Citado pelo ReligionDigital, o procurador geral do Estado, Josh Shapiro, afirmou que o documento regista um “encobrimento sistemático por altos cargos da Igreja na Pensilvânia e no Vaticano”. Mas não especificou, de acordo com a mesma fonte, quem poderia estar implicado, no Vaticano, nesse encobrimento.

Numa posição oficial, a diocese de Scranton publicou também os nomes de 70 acusados, padres e leigos – incluindo pessoas que não são mencionadas no relatório. Ao mesmo tempo, manifesta o desejo de “garantir que nenhuma criança seja mais vítima de abusos e que nenhum culpado seja protegido”. A diocese de Erie apontou 34 nomes e os respetivos lugares de residência, acrescentando outros 31 acusados, mas que já morreram. O bispo, Lawrence Persian, escreveu diretamente às vítimas de abusos.

Foto getty images

Foto getty images

Em Pittsburgh, o bispo David Zubik já escrevera uma carta, lida nas missas de domingo, onde dizia que se encontrou com muitas vítimas e suas famílias, confirmando “o dano duradouro que o abuso causou nas suas vidas”. Há mais de 30 anos que a sua diocese tem políticas em vigor para responder a estes casos, garantia.

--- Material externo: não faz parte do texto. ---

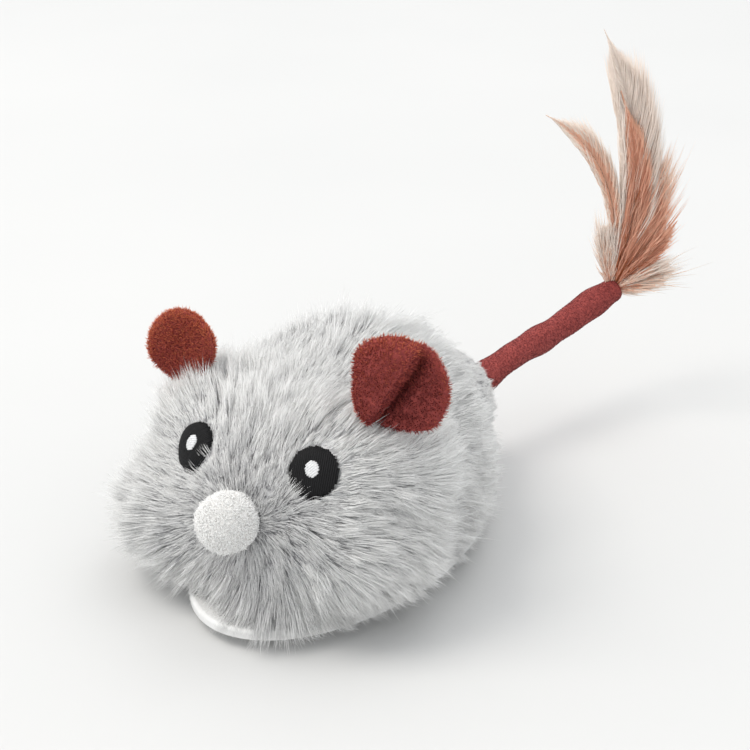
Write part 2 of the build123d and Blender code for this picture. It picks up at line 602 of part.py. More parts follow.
def tail_parts():
    """Sewn cuff, plush sleeve, core, feather plug and feathers."""
    along = (TAIL_END - TAIL_PIVOT).normalized()
    length = (TAIL_END - TAIL_PIVOT).length
    start = Plane(origin=TAIL_PIVOT + along * TAIL_START, z_dir=along)
    plug = Plane(origin=TAIL_END - along * PLUG_LENGTH, z_dir=along)
    sleeve_length = length - TAIL_START
    sleeve = extrude(start * (Circle(TAIL_RADIUS) - Circle(TAIL_CORE_RADIUS)), sleeve_length)
    base = TAIL_END + Vector(0, 0, 1.0) + along * 2.4
    return {
        "tail_cuff": Pos(TAIL_PIVOT) * Sphere(CUFF_RADIUS) - mouse_form(-CUFF_DEPTH),
        "tail_sleeve": sleeve,
        "tail_core": extrude(start * Circle(TAIL_CORE_RADIUS), sleeve_length - PLUG_LENGTH),
        "feather_plug": extrude(plug * Circle(TAIL_CORE_RADIUS), PLUG_LENGTH),
        "feather_long": feather(base, -4, 64, 3.0, 2.0, 0),
        "feather_inner": feather(base, -2.5, 46, 2.0, 1.0, 1),
        "feather_side": feather(base, -17, 45, 1.8, -2.0, 2),
        "down_feather_upper": feather(base, 16, 19, 6.0, -1.0, 3),
        "down_feather_lower": feather(base, 12, 8, 4.0, -1.0, 4),
    }


def all_parts():
    """Every node and its shape."""
    parts = {
        "base_tray": base_tray(),
        "motor_hood": motor_hood(),
        "wadding": wadding(),
        "fur_cover": fur_cover(),
        "case_screws": group(screw_solid(point, CASE_SCREW) for point in CASE_SCREW_POINTS),
        "motor_screws": group(screw_solid(point, MOTOR_SCREW) for point in MOTOR_SCREW_POINTS),
    }
    for made in (running_gear(), spring_motor(), face_parts(), tail_parts()):
        parts.update(made)
    return parts


for node, shape in all_parts().items():
    export_step(shape, "parts/" + node + ".step")
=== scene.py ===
"""Looks of the clockwork plush mouse: fur, plush, embroidery, feathers and the plastic chassis.

Lengths in the shape functions are millimetres in the row frame; put_mesh turns them into metres.
"""
import json
import math

import bpy
import numpy as np
from mathutils import Matrix, Vector, kdtree


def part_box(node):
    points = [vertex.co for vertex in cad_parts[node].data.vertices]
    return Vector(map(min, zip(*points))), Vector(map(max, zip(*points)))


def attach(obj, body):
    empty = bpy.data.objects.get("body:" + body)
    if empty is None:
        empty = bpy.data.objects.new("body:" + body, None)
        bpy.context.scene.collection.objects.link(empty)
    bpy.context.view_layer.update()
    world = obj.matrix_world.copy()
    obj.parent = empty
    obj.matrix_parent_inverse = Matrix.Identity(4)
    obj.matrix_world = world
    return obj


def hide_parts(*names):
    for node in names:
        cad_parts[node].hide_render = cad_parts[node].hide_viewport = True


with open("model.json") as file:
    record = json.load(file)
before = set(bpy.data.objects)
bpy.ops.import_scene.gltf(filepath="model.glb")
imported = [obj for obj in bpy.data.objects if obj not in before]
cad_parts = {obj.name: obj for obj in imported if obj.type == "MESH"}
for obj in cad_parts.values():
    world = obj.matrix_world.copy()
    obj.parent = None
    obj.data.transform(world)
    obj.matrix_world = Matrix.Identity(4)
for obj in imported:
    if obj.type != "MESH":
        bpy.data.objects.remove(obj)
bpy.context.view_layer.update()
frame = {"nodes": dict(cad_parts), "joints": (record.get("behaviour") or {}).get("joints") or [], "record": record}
MM = 0.001
RANDOM = np.random.default_rng(7)

# ---------------------------------------------------------------- places from the frame


def cad(node):
    """Lowest and highest corner and middle of a CAD node, in millimetres."""
    low, high = (np.array(corner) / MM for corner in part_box(node))
    return low, high, (low + high) / 2


POMPOM_LOW, POMPOM_HIGH, POMPOM_MIDDLE = cad("nose_pompom")
NOSE_DEPTH = 6.2  # from the front of the pom-pom back to the middle of the nose
NOSE = np.array([0.0, POMPOM_LOW[1] + NOSE_DEPTH, POMPOM_MIDDLE[2]])
HOOD_LOW, HOOD_HIGH, _ = cad("motor_hood")
HOOD_RADIUS = HOOD_HIGH[0]
HOOD_LINE = (HOOD_LOW[1] + HOOD_RADIUS, HOOD_HIGH[1] - HOOD_RADIUS)
HEM_TURN = 0.3  # height of the hem above the lowest edge of the cover
HEM_Z = cad("fur_cover")[0][2] + HEM_TURN
TRAY_LOW, TRAY_HIGH, _ = cad("base_tray")
TRAY_THICK = 2.0
TRAY_TOP = TRAY_LOW[2] + TRAY_THICK
TRAY_HALF = (TRAY_HIGH[:2] - TRAY_LOW[:2]) / 2
TRAY_MIDDLE_Y = (TRAY_HIGH[1] + TRAY_LOW[1]) / 2
TAIL_LIFT = next(joint for joint in frame["joints"] if joint["name"] == "tail_lift")
PIVOT = np.array(TAIL_LIFT["pos_m"]) / MM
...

Os bispos responsáveis das dioceses implicadas reagiram de forma semelhante: dor, arrependimento, reafirmação da tolerância zero, apoio às vítimas. “É doloroso para quem quer que seja, em particular para os sobreviventes de abusos e suas famílias”, que estes casos tenham acontecido, diz uma declaração da diocese de Filadélfia – que, com a diocese de Altoona-Johnstown e as jurisdições católicas de rito oriental situadas no Estado, não foram investigadas, por já terem sido sujeitas a idênticas diligências anteriores. “Estamos profundamente magoados pela dor das vítimas e continuamos no caminho da cura.”

Todos sublinham, ao mesmo tempo, que nas últimas duas décadas já se fizeram progressos em ordem à transparência, tolerância zero e cooperação com as autoridades. O bispo de Harrisburg, Ronald W. Gainer, acrescenta: “Comprometemo-nos a prosseguir e intensificar as mudanças positivas, para garantir que tais atrocidades não voltam a suceder mais. Quero que as crianças, pais, paroquianos, estudantes, funcionários, clero e público em geral saibam que as nossas igrejas e escolas são seguras; não há nada mais sério que a proteção daqueles que atravessam as nossas portas.”

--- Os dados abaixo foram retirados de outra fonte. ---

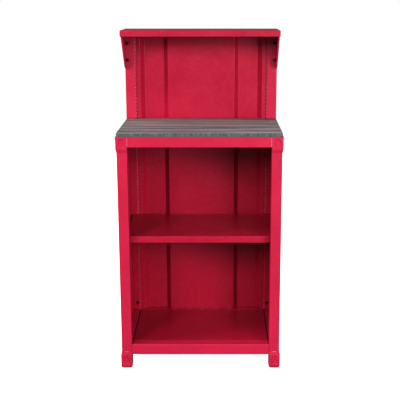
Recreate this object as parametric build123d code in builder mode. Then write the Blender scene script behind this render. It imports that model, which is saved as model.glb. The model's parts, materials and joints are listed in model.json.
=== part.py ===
from build123d import *
import math
import os

# Open workshop bench cabinet in the style of a shipping container: a welded square-tube frame with
# corner castings, corrugated sheet sides and back, two shelf trays, a wood-faced worktop and a
# raised back that carries an overhead shelf on two gussets. Millimetres, +Z up, the front faces -Y,
# and the origin is the centre of the footprint on the floor.

# Overall size
overall_width = 609.6
overall_depth = 406.4
overall_height = 1270.0
worktop_height = 914.4

# Frame tube and sheet
tube = 39.0
side_rail_width = 37.0
tube_wall = 1.5
tube_corner = 3.0
casting_proud = 3.4
panel_sheet = 1.0
shelf_sheet = 1.2
gusset_sheet = 1.5

frame_x = overall_width / 2 - casting_proud
frame_y = overall_depth / 2 - casting_proud
post_inner_x = frame_x - tube
post_inner_y = frame_y - tube

# Plastic glides under the feet
glide_size = 37.0
glide_corner = 5.0
glide_edge = 0.8
glide_stem_radius = 5.0
glide_stem_top = 13.0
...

Alguém será ainda processado?

Um dos nomes importantes citado no documento é o do cardeal Donald Wuerl, de Washington: Wuerl foi escrevendo para o Vaticano sobre casos que lhe chegavam ao conhecimento e condenando os abusos como criminosos. Mas, ao mesmo tempo, o relatório acusa-o de ter permitido que o padre Ernest Paone, ordenado em 1957 e ativo até 2001, fosse transferido várias vezes, apesar de ser acusado de abusos, na década de 1960.

Esta terça-feira, o cardeal reagiu em comunicado, dizendo que o relatório confirma que ele agiu com “diligência, com preocupação com as vítimas e para prevenir futuros atos de abuso”. Ao mesmo tempo, manifestava a esperança de que “uma justa avaliação” do que fez “dissipará quaisquer ideias feitas de outra forma por este relatório”.

Como a maior parte dos casos já prescreveu ou já morreram abusadores ou vítimas, o relatório propõe uma série de alterações legislativas para que os abusadores que estejam vivos ainda possam ser acusados.

Este caso soma-se a vários outros que atingiram de forma grave muitas dioceses católicas norte-americanas em Boston, Los Angeles, Seattle, Portland, Oregon, Denver, San Diego, Louisville, Kentucky e Dallas. Em vários casos, como regista o Crux, foram pagas indemnizações milionárias às vítimas, que levaram à declaração de falência de quinze dioceses e três ordens religiosas.